June 9, 2015, c. Leeham Co. Cost improvements for the A380 will be limited for now to
increasing seating capacity, the president and chief executive office of Airbus told Leeham News and Comment in an interview today.
Aside from taking weight out of the airplane, which is already being done, Fabrice Bregier said Performance Improvement Packages (PIPs), such as aerodynamic improvements and adjustments to the wingtips, would wait until–or if–Airbus re-engines the airplane. And Bregier said Airbus is in no hurry to make a decision about this, despite pressure from the largest A380 customer, Emirates Airline, to launch the neo.
Bregier declined to offer a timeline for a decision whether to re-engine the A380–if it would be this year, next year or the year after that. The focus is on breaking even on production with the A380 this year, which Bregier says will be achieved.
The second priority is to convince new airlines to acquire the A380, he said. “We’re talking to some possible customers. I believe we will find a few. The third priority is to look for what the A380, let’s call it neo, might be, and well beyond 2020. This is where we stand. It’s not a priority. I believe we will do it, but we will do it in a timely manner.”
In the meantime, Airbus needs to reduce the seat-mile costs and improve the operating economics of the airplane. For now, adding seats is the answer, Bregier said.
“We can bring a lot through smarter layouts. As an example we now have a four class configuration on the A380, which is unbeatable. Our current economy class is similar to a premium economy,” he said. “It’s 19.5 inches (seat width). We can also offer 18 inches. We do not compromise on the comfort. We all believe at Airbus that you cannot fly very long distances with very, very small seats. We remain at 18 inches (for economy), but we now have a technical solution that works, which was not the case a few years ago.”
Bregier said there are small improvements to the airplane year-on-year with the engines. Other than weight reduction, Bregier said other aerodynamic improvements will wait “if and when” a re-engining.
“I don’t think it is necessary to do that now.” Airbus also increased the MTOW to allow very long missions, such as Dubai-Los Angeles.
Turkish Airlines say “no” to VLA but Airbus undeterred
The chief executive officer of Turkish Airlines, a target by Airbus for the A380, Boeing for the 747-8 and Malaysia Airlines to possibly lease two of its six A380s to Turkish as Malaysia downsizes, told Skywriter Aviation that he’s interested in frequency, not size in the Very Large Aircraft. With the opening of the new Istanbul Airport in 2017, the CEO sees relief of the capacity constraints that were driving the airline toward a possible order for one or the other VLA. The new airport makes this unnecessary, Skywriter reported.
Bregier is undeterred.
“I think they will need such an aircraft when they have the new airport,” he said. “Their business model is to create a big hub in Istanbul, similar to Dubai [the Emirates hub]. If this is their vision, the only way to achieve it is to attract passengers with the A380s. They would probably wait with that until the new airport is there.”

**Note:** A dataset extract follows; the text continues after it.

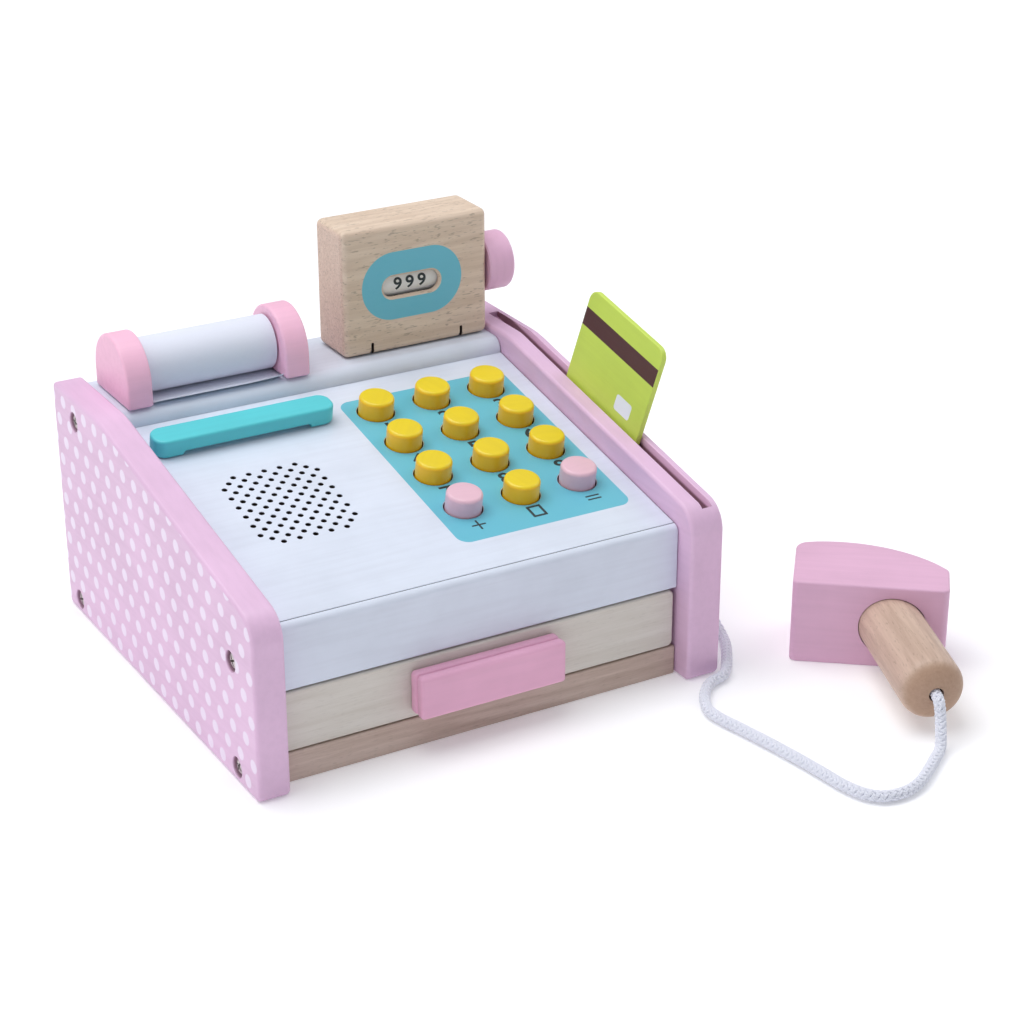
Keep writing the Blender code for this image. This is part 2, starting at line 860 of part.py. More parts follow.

Middle of the Market airplane
Some airlines are calling for a replacement for the Boeing 757, but Boeing has largely redefined this as the Middle of the Market (MOM) aircraft. Air Lease Corp. believes Boeing has to do a new airplane, with an entry into service around 2023 or 2024, because the 737 MAX 9 is performing so poorly against the A321neo.
Bregier agrees with the latter statement (unsurprisingly), and considers the A321neo and A321LR the 757 replacement. He also calls it the MOM aircraft.
“I think [the MOM airplane] already exists in the A321neo,” Bregier says. “The market doesn’t need another airplane. If somebody is crazy enough to pour $10bn-plus dollars into a totally new airplane for a market of limited quantities, he can do it. I place my money somewhere else. This market exists, it is true, but the 321neo, I believe, brings an appropriate answer and is extremely competitive.
“More seriously, I don’t believe there will be a new game-changer in technologies before 2030.”
Bregier asks the question whether Boeing sticks with the MAX and adds another airplane. “This is not an easy question.” Does Boeing launch another airplane and a new development because it is weak in one segment?
“I don’t believe [the MOM] will go ahead,” he said. “I don’t believe you can invest in a new aircraft for a market which, all-in-all, is not that large.” To launch a new airplane requires a technological advantage. Bregier said a 787 fuselage (all composite) or an all-electric airplane (like the 787) is not such an advantage.